Managing and growing a successful startup takes vision, passion—and the right type and amount of business insurance, according to the Insurance Information Institute (I.I.I.).

“Starting and maintaining a new business can be costly, but the last place business owners should cut corners is insurance,” said Loretta Worters, a vice president with the I.I.I. “Proper business insurance coverage can be critical to—and is often a requirement for—a startup’s success.”

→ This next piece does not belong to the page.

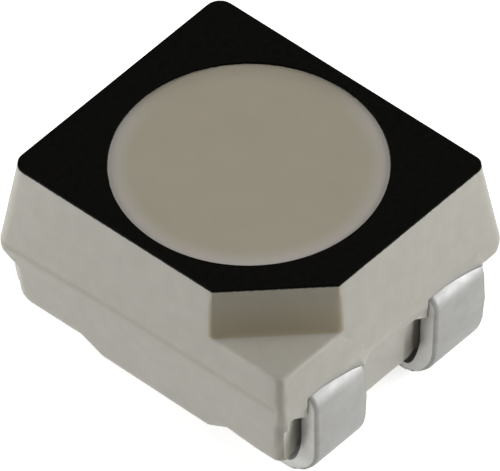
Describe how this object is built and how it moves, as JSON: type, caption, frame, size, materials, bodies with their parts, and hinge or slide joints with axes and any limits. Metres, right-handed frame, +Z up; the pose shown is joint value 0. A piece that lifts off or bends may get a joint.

Understanding the factors insurance companies use to price a Business Insurance policy is critical to making the best choices when finding the right coverage for your needs. If you’re planning to start your own business, consider the following factors that can affect the price of your business insurance:

  1. Type of Business: How is the Business Legally Structured? As a sole proprietor, you are personally liable for all business losses and debts, so you may need to get more liability coverage, but you won’t need workers’ compensation. An incorporated or limited liability company (LLC) poses fewer risks to individual owners.
  2. Location, Location, Location: Choosing a business location is perhaps the most important decision a startup will make—both from a business perspective and an insurance perspective. Businesses in high-crime areas or areas susceptible to severe weather, such as flooding or tornadoes, will pay higher rates.
    How to save money: Find the right location. If you have a choice regarding where to locate your business, ask your agent for several quotes for the locations you’re considering. Insurance in some areas may be significantly less costly than in others.
  3. Facility Size and Characteristics: A large office or factory building will likely cost more to insure than a smaller space. Insurers also consider construction materials, so a frame building will generally have higher rates than a brick building. They may also apply a surcharge for an older building without updates to major electrical, plumbing, heating, and roof systems.
    How to save money:  One way to ensure more favorable rates is to set up your business in a building with state-of-the-art fire alarms, sprinkler systems, and proper exits.
  4. The Value of the Business: The value of your business lies not just in office furniture and equipment but also in its revenue and expenses. When applying for Business Interruption Insurance (BI), which covers lost net profits and continuing expenses after a catastrophe, the amount of coverage and, therefore, the premium costs will be based on your estimate of the company’s future revenues and expenses. An insurer will consider everything when pricing a policy, so keep accurate records and provide a complete inventory of your stock if applicable.
  5. Business Owner’s Experience: An insurer will want to know how much experience the owner has in the same or a similar business before selling them a policy. If you’re new to the industry, the insurer may apply a surcharge or decide not to insure you.
    How to save moneyBring a partner or senior executive with related experience on board.
  6. Number and Training of Employees: Depending on the state and the number of employees, most businesses must have Workers’ Compensation Insurance—so the more workers, the higher your Workers’ Comp premiums. However, providing proper job training can help reduce insurance costs—in many cases, a well-trained worker is less likely to have an accident. As a rule, insurers will evaluate a company for possible workplace liabilities before issuing a policy, so previous harassment or prejudice suits against the company will impact the business liability insurance price.
    How to save money: Implement safety procedures. Ask your insurance professional about risk reduction measures that can help reduce property loss, liability, security breaches, and workplace injuries. Work with your insurer or human resources manager to establish a healthy workplace atmosphere and protect your company against lawsuits.
  7. Claims History: An insurer looks at two things: the frequency and the severity of previous claims.  So, if a business has had several small claims or one costly claim, chances are you will see higher premiums.
    How to save money: Maintain a good loss ratio. Don’t report small claims; rather, self-insure those under or close to your deductible. This will keep claims off your record.
  8. Credit-Based Insurance Score: A poor credit history indicates to the insurer that the business owner may be more likely to file a claim, which can negatively affect your business insurance premiums.
    How to save money: Check your credit. Knowing where you stand financially will help you take steps to improve your business credit and, ultimately, keep your insurance rates lower.

Worters advised business owners to keep their insurance professional informed about any changes in their business. “This includes major purchases, changes to your building, the nature of your operation, and the number of employees. While companies can’t expect to eliminate all risks, they can try to recognize what they are and take the necessary steps to reduce them.”